Your responsibilities will include:

  • You will be asked to analyse complex data so that you can make calculations about risk and future financial events
  • Your employers will ask for detailed financial reports and presentations and to present these to interested parties, including at board-room level
  • You will advise business leaders on the recruitment of investment managers
  • You’ll be working alongside IT teams so that you can ensure systems are able to do the required work for compliance, including compliance with HMRC
  • You’ll have a key role to play in any mergers or acquisitions that are taking place or planned to take place
  • Your employer will expect you to use statistical models and mathematical modelling to assess financial risk
  • You may be asked to create and develop new financial products, either for your employer or a client
  • You’ll also be expected to be a strong communicator, one who is able to liaise with clients and teams
  • One of the most pressured areas of the work is managing risk. You could be asked to analyse trading positions and report on the risk the positions entail

So how do you get there?

The field is very much wide open. Any graduate with strong numerical skills can apply for work in this area. So while the role is firmly embedded in the finance arena, you can still apply as a graduate, no matter what you have studied.

Although that is true, the industry is very competitive. This means that your degree may have some impact, especially if you studied in the following areas:

  • Economics
  • Engineering
  • Mathematics
  • Actuarial Mathematics
  • Business
  • Finance
  • Risk management

If you are interested in becoming an actuary, you will need to have a Mathematics A Level at grade B or above. 

As a student, you will have to apply to become a student member of the Institute and Faculty of Actuaries. This professional body will guide you through the training process and prepare you for a career in the area.

Who will I work for?

Actuaries work in the following industries and sectors:

  1. Corporate finance
  2. Investment management
  3. Pensions
  4. Banking
  5. Insurance

Essentially, any company or organisation that needs financial risk management will call upon an actuary for assistance. In large companies, actuaries are part of the senior leadership team, due to their pivotal role in risk management.

Most actuaries find themselves working in finance or insurance. Insurance is the biggest employer of actuaries, and this is because actuaries are trained to reduce risk. 

Show me the money

The career does have some very high salaries attached to it, but as with most careers, experience has a huge role to play in the remuneration you recieve.

The average starting salary for an actuary is somewhere between £25,000 and £35,000.

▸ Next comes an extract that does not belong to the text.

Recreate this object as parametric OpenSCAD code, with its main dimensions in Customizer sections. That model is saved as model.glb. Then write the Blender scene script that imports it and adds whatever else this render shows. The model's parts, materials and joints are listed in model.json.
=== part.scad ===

Insurance companies offer excellent salaries for actuaries, with new actuaries being capable of earning a salary of £55,000. Experienced actuaries can find themselves earning an average of around £60,000 a year.

The very highest level is very much worth shooting for, as top actuaries can become executives in large companies, and earn in excess of £200,000.

Is it for me?

It cannot be stressed enough that someone who wishes to enter the profession must have a strong aptitude with Mathematics. As stated earlier in this article, you need to have a ‘B’ grade at A Level Mathematics.

The career will also make huge demands of your communication skills. If you feel that you will be able to present information and data to the senior leaders of a business, that’s good. The career asks that you are able to take complex figures and information on finance, and present them clearly to stakeholders.

If you have proven expertise with numbers, and some understanding of risk in financial markets, this could well be the right role for you.